• _EXERCISE OBJECTIVE_:
Write out again the entries from the first line to the line that includes "RED_SHOWS = 0.002", keeping both of those lines.

━━━━━━━━━━━━━━━━━━━━━━━━━━━━━━

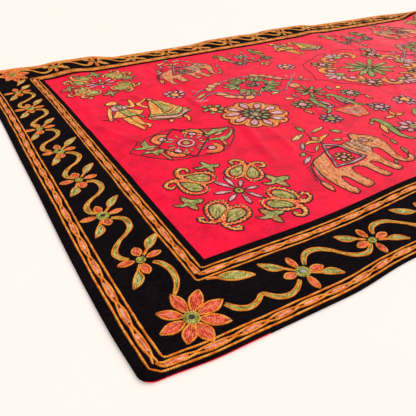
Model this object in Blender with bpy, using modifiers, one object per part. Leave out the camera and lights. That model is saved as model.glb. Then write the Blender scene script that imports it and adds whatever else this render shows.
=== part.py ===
"""Embroidered tapestry: a red cotton cloth, four black border strips and round mirror discs.

The cloth lies on a floor at z = 0, its length along X and its depth along Y, with the origin
under its middle. It is flat where it touches, and ripples lift it here and there.
"""

import math
from collections import namedtuple

import bmesh
import bpy
from mathutils import Vector
from mathutils.bvhtree import BVHTree

# Cut sizes, in metres.
FIELD_LENGTH = 1.525
FIELD_DEPTH = 0.808
SIDE_BORDER = 0.146
NEAR_BORDER = 0.138
FAR_BORDER = 0.105
LENGTH = FIELD_LENGTH + 2 * SIDE_BORDER
DEPTH = FIELD_DEPTH + NEAR_BORDER + FAR_BORDER
CORNER_RADIUS = 0.016
RED_SHOWS = 0.002  # the red cloth reaches this far past the black strips

# Thicknesses and the gap that layers keep.
RED_THICKNESS = 0.0012
BLACK_THICKNESS = 0.0010
LAYER_GAP = 0.0003
SEAM_GAP = 0.0003

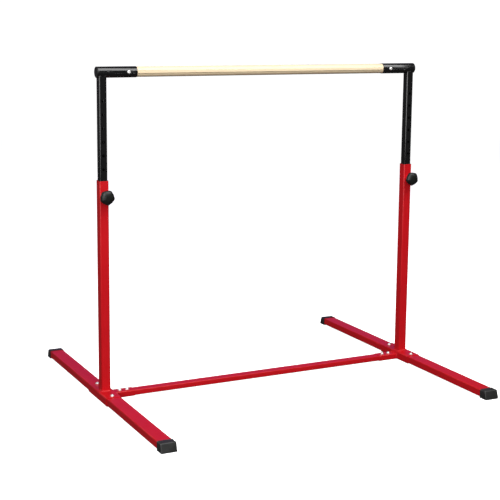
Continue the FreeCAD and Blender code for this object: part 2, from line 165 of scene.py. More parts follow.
def filleted(corners, steps=4):
    """A profile whose corners with a third number are rounded to that radius."""
    points = []
    for i, corner in enumerate(corners):
        here = Vector(corner[:2])
        if len(corner) < 3:
            points.append(tuple(here))
            continue
        back = Vector(corners[i - 1][:2]) - here
        on = Vector(corners[i + 1][:2]) - here
        half = back.angle(on) / 2
        reach = min(corner[2] / math.tan(half), back.length / 2, on.length / 2)
        start = here + back.normalized() * reach
        end = here + on.normalized() * reach
        inwards = (back.normalized() + on.normalized()).normalized()
        centre = here + inwards * (reach / math.cos(half))
        for k in range(steps + 1):
            arm = (start - centre).normalized().slerp((end - centre).normalized(), k / steps)
            points.append(tuple(centre + arm * (start - centre).length))
    return points


def hexagon(flats):
    """The radius of a hexagon at an angle, with a corner at angle 0."""
    return lambda angle: flats / 2 / math.cos(angle % (math.pi / 3) - math.pi / 6)


def limited(shape, radius):
    """An outline that is cut back to a circle."""
    return lambda angle: min(shape(angle), radius)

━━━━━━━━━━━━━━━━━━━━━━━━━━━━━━

• _TASK SOLUTION_:
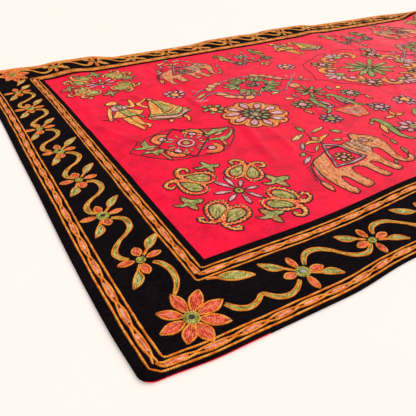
Model this object in Blender with bpy, using modifiers, one object per part. Leave out the camera and lights. That model is saved as model.glb. Then write the Blender scene script that imports it and adds whatever else this render shows.
=== part.py ===
"""Embroidered tapestry: a red cotton cloth, four black border strips and round mirror discs.

The cloth lies on a floor at z = 0, its length along X and its depth along Y, with the origin
under its middle. It is flat where it touches, and ripples lift it here and there.
"""

import math
from collections import namedtuple

import bmesh
import bpy
from mathutils import Vector
from mathutils.bvhtree import BVHTree

# Cut sizes, in metres.
FIELD_LENGTH = 1.525
FIELD_DEPTH = 0.808
SIDE_BORDER = 0.146
NEAR_BORDER = 0.138
FAR_BORDER = 0.105
LENGTH = FIELD_LENGTH + 2 * SIDE_BORDER
DEPTH = FIELD_DEPTH + NEAR_BORDER + FAR_BORDER
CORNER_RADIUS = 0.016
RED_SHOWS = 0.002  # the red cloth reaches this far past the black strips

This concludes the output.